The first person to stream the Congressional gun control sit-in used Periscope, Twitter’s livestreaming app.

But Facebook wants you to know that its Live Video service played a part in the sit-in, which ended today after a 26-hour stretch, as well.

Facebook reps say that as of 10 am ET, 3 million streams of the sit-ins, filmed by members of Congress and their aides, have been watched three million times. Yesterday, Twitter said Periscope generated one million streams of the sit-in; I’ve asked Twitter for updated statistics.

Normally, the sit-in would have been covered by C-SPAN, but when House Republicans adjourned the session once the sit-in got going, C-SPAN’s cameras went dark; C-SPAN eventually rebroadcast hand-held feeds from Congress, using both Periscope and Facebook.

Update: Mark Zuckerberg now has a list of 19 reps who streamed using his product.

Facebook is very, very interested in pushing live video — so much that it’s paying both celebrities and web publishers, including Vox Media (which owns Recode), to produce content for the new service.

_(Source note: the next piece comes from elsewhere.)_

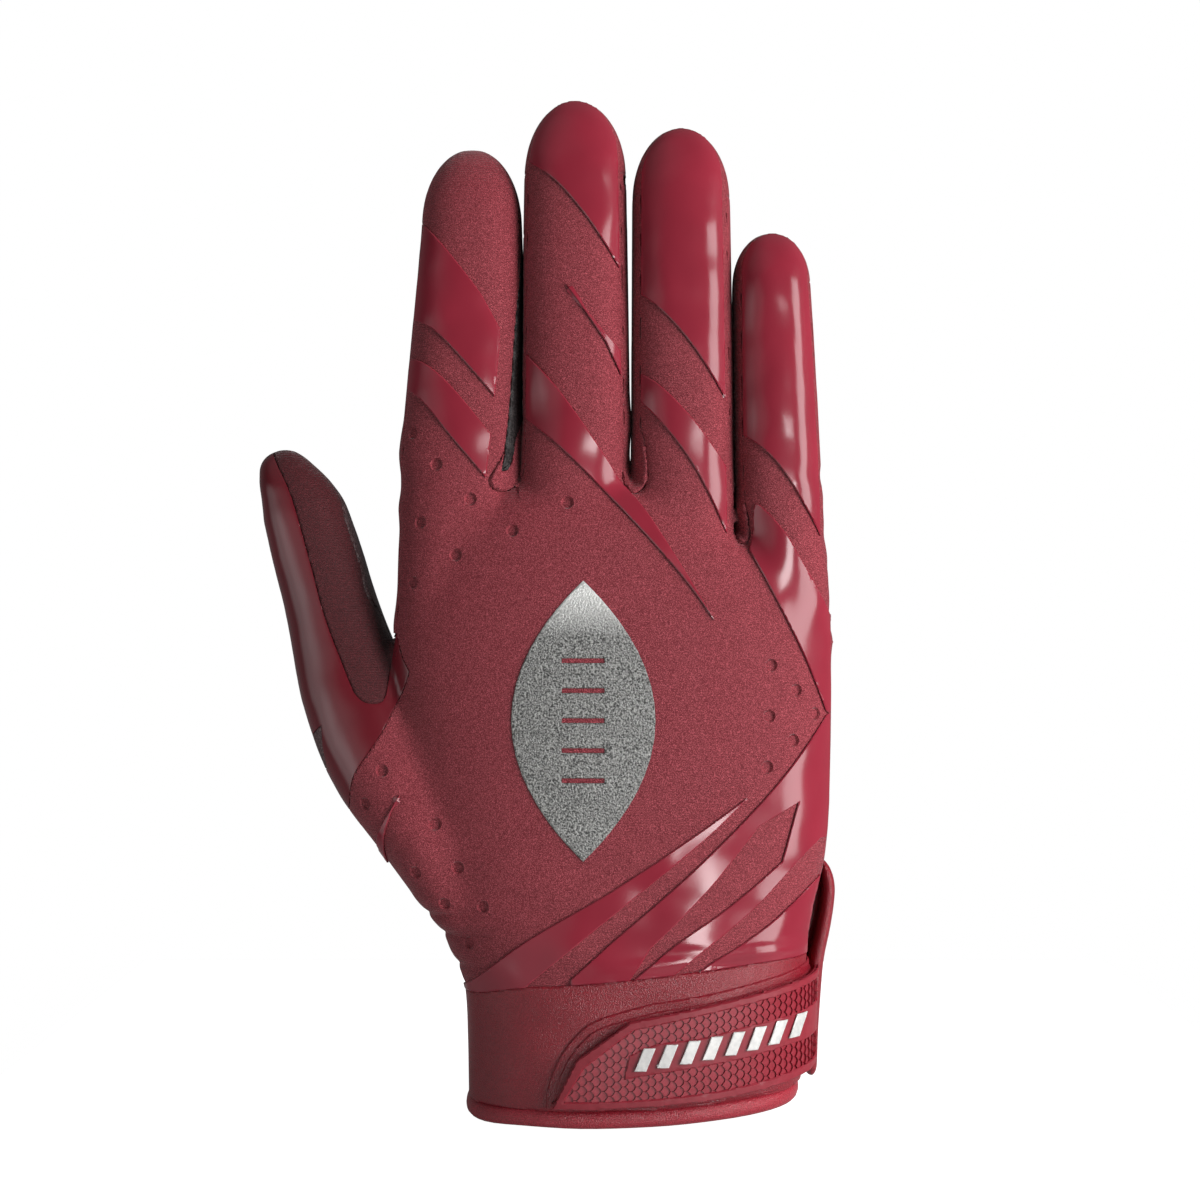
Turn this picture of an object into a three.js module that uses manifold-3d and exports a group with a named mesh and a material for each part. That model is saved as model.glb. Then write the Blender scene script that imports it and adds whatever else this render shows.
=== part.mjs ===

And so far most of the discussion about live video’s possibilities centers around entertainment, for obvious reasons.

But I’m skeptical that most people want to watch their entertainment when it’s live, except in very rare instances — like the Super Bowl, or the Oscars, or when someone jumps out of a spaceship. ("Who is Felix Baumgartner, Alex.")

The whole point of the internet, says me, is to consume what you want, when you want to consume it — not when a network or advertiser or giant digital company wants you to consume it.

Still! It’s very nice to have the option to stream something live, or watch it live. And it’s particularly nice when it’s about government and the people who run it. And those people need more cameras on them, not fewer — "the public's work should be done in public," as my as my corporate cousin Casey Newton wrote today.